Check for deleted executables: ls -l /proc/*/task/*/exe 2>/dev/null | grep ' \(deleted\)$'
(not really reliable) check for statically linked running programs: wc -c $(grep -L libc /proc/*/task/*/maps 2>dev/null) 2>/dev/null | grep -v '^0 '
Although a malicious process can just mmap libc for giggles, and also theoretically libc can be named in a way that doesn't contain "libc". A more reliable method is parsing the ELF header in /proc/PID/exe to determine if there's an ELF interpreter defined.
You can also check for processes that trace themselves (TracerPid in status == process id), this is a common anti-debug tactic.
You can also hide the process by mounting a tmpfs on top of it's proc directory, tools like ps ignore empty proc directories due to the possibility that the process has terminated but it's proc directory is still around.
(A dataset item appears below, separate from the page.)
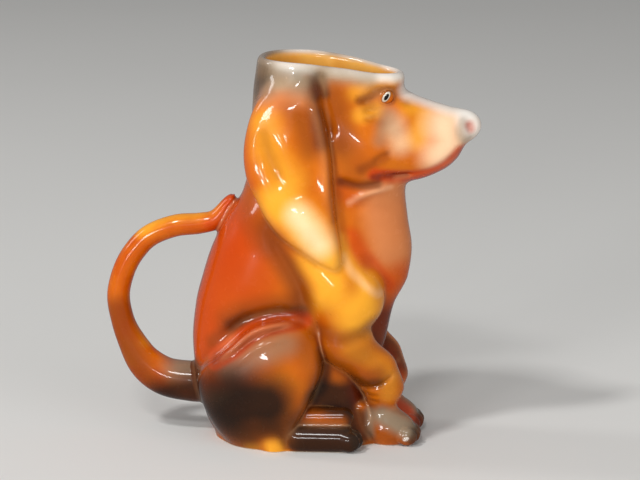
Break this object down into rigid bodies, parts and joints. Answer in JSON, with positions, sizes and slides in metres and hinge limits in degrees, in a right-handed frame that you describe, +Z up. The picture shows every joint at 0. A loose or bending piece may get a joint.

This is obviously easily detectable by checking /proc/mounts or just listing empty directories with numeric names in /proc
Another heuristic can be checking /proc/PID/cmdline for two NUL bytes in a row, some malware tries to change it's process name and arguments by modifying the argv array, however they are unable to change the size of cmdline, hence having multiple NUL bytes is a viable detection mechanism. Legitimate programs do this too, but it's rather uncommon.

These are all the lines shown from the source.